Pese a esta compañía familiar, la capital mexicana apareció ante los
ojos del prófugo como un continente libre, cargado de heroína barata y
“fabulosos burdeles”. “Era una ciudad de un millón de habitantes con
aire claro y brillante, y un cielo de ese tono especial de azul que tan
bien combina con los buitres, la sangre y la arena: el puro, amenazador y
despiadado azul mexicano”, escribió.
Bajo esa luz extraña, Burroughs dio rienda suelta a sus pulsiones heroinómanas y combinó el inicio de su novela Yonqui
con sus escarceos homosexuales y sus viajes alucinógenos a
Centroamérica. Vollmer, cada día más inestable, se fue desintegrando en
alcohol. El propio Ginsberg, de visita en 1951, se alarmó ante su
degradación.
Esta relación crepuscular no aparece en los documentos judiciales.

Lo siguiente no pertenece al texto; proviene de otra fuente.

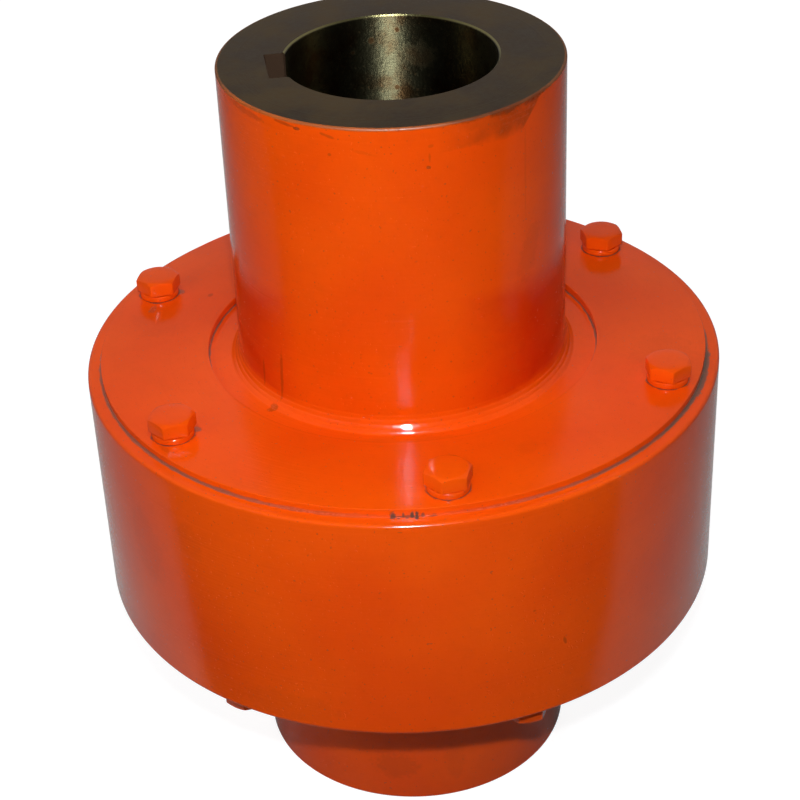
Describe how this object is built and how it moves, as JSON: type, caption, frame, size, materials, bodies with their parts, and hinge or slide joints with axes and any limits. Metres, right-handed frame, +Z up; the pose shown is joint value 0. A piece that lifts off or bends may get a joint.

Por el contrario, los testimonios presentados por la defensa con el
ánimo de rebajar la acusación dibujan al escritor y su compañera como
una pareja bien avenida y preocupada por sus hijos. “Por el trato que se
daban entre sí y por las atenciones a sus hijos, la testigo cree que
los esposos Burroughs eran felices”, indica el sumario.
Esta edulcoración y el dinero pagado por la familia surtieron efecto.
En 1953, dos años después de quedar libre bajo fianza, el proceso se
cerró con una condena en suspenso de dos años por homicidio. Para
entonces, el escritor había dejado México y Joan Vollmer había sido
enterrada en la ciudad que la vio morir. Queer, la novela
nacida de aquella tragedia, no vería la luz hasta 1985. Pero Burroughs,
maldito y abismal, jamás dejaría ya de escribir. Para él no hubo salida.
La bala del calibre 38 también había quedado alojada en su cabeza.